Charges of manslaughter against Carambetsos were stayed in February 2004 by Justice Peter Hambly, who cited police misconduct during the investigation for his ruling.

Max Kakegamic was found dead at the corner of Third Street South and Matheson Street in Kenora on Oct. 4, 2000. An autopsy determined that the 28-year-old had bled to death after a blow to the neck.

The plaintiffs in the family’s lawsuit include Max’s parents Margaret and Isaac Kakegamic (Kakekagumick), his widow and child, as well as several brothers and sisters, most of who are from North Spirit Lake First Nation.

The defendants named are Kenora Police officers Tom Favreau, Lloyd White, Chris Ratchford, former chief George Curtis and the Kenora Police Services Board.

Falconer said the suit sues for negligent investigation by the Kenora Police, as well as differential or discriminatory policing for aboriginals versus non-aboriginals.

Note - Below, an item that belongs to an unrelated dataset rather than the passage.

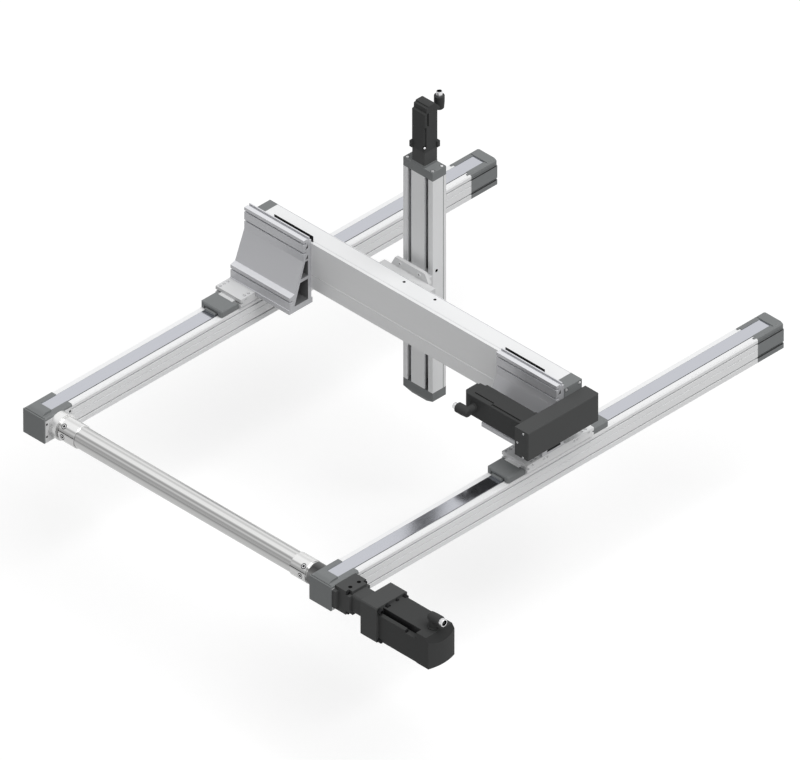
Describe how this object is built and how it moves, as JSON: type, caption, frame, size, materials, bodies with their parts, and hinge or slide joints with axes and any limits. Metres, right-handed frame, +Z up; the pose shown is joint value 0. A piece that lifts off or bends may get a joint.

“It’s a systemic failing within the system,” said Falconer.

“A systemic failing that leaves aboriginal communities receiving a different level of policing than the rest of the communities.”

Falconer said the suit isn’t about how much money the Kakekagumick family can get, it’s about trying to get some accountability and some answers as to why the murderer of their son was not found.

Falconer noted that the family was denied an inquest by the Chief Coroner of Ontario in January, the key officer in the investigation -- Favreau -- retired before his hearing late last year, and Carambetsos’ trial was stayed in 2004.

“This lawsuit has been started because all other remedies, all other channels, have failed,” said Falconer.

He also claimed the Kenora Police Services Board was aware of the systemic racism against aboriginals in the local police service, and should have taken steps to address it.

“And they may well be legally obligated to,” said Falconer, who cited a Supreme Court of Canada ruling to support his position.

“They certainly are morally.”

Although several parties were named in the suit, the family’s concern focused on the lack of disciplinary action against Favreau, the lead investigator.

Falconer said Favreau was in charge of a case that “went not just sideways, it absolutely tanked.”

He noted how Favreau was removed from the case, but was never disciplined, as he elected to retire the day before his disciplinary hearing was finally set to be heard.

“There is a serious flaw in how this matter unfolded,” said Falconer.

He questioned the Kenora Police Services Board why it took five years to bring Favreau before a disciplinary hearing, if he was allowed to collect a salary and continue his duties during that time, and why he could retire before the hearing with no consequences regarding his misconduct.

“Sgt. Favreau should have been brought and made accountable,” said Falconer. “This should not have unfolded the way it did.”

Max’s mother, Margaret Kakegamic, also addressed the police services board on Wednesday, with a portrait of her son displayed on a seat next to her.

She said she found it hard to believe that after five years nothing was done to Favreau, even though his misconduct had been brought to the board back in 2001. She also questioned why no one ever officially acknowledged the wrongdoings that took place in her son’s murder investigation.

“I ask you the board, how can that happen? Why was there no justice for me and my family?” Kakegamic asked.

In addition to family members and supporters from the public, Treaty 3 Grand Chief Arnold Gardner and Nishnawbe-Aski Nation Deputy Grand Chief Alvin Fiddler attended Wednesday’s deputation in support of the Kakegamic family.

“These kinds of activities are not going to be tolerated in our territory. We’re going to do something about it,” said Gardner following the deputation, noting that Treaty 3 is organizing action groups to address racism issues in the local justice system.

Fiddler encouraged Treaty 3 and the community to continue with these initiatives to address racism issues, but added that the Kenora Police Services Board also needs to to address the “injustices of the past.”

“In our eyes, and in the eyes of many First Nation people, there is not greater injustice than what happened to Max Kakegamic and his family,” said Fiddler.

“The system has failed them at every level, at every turn, and they have no choice but to start a lawsuit.”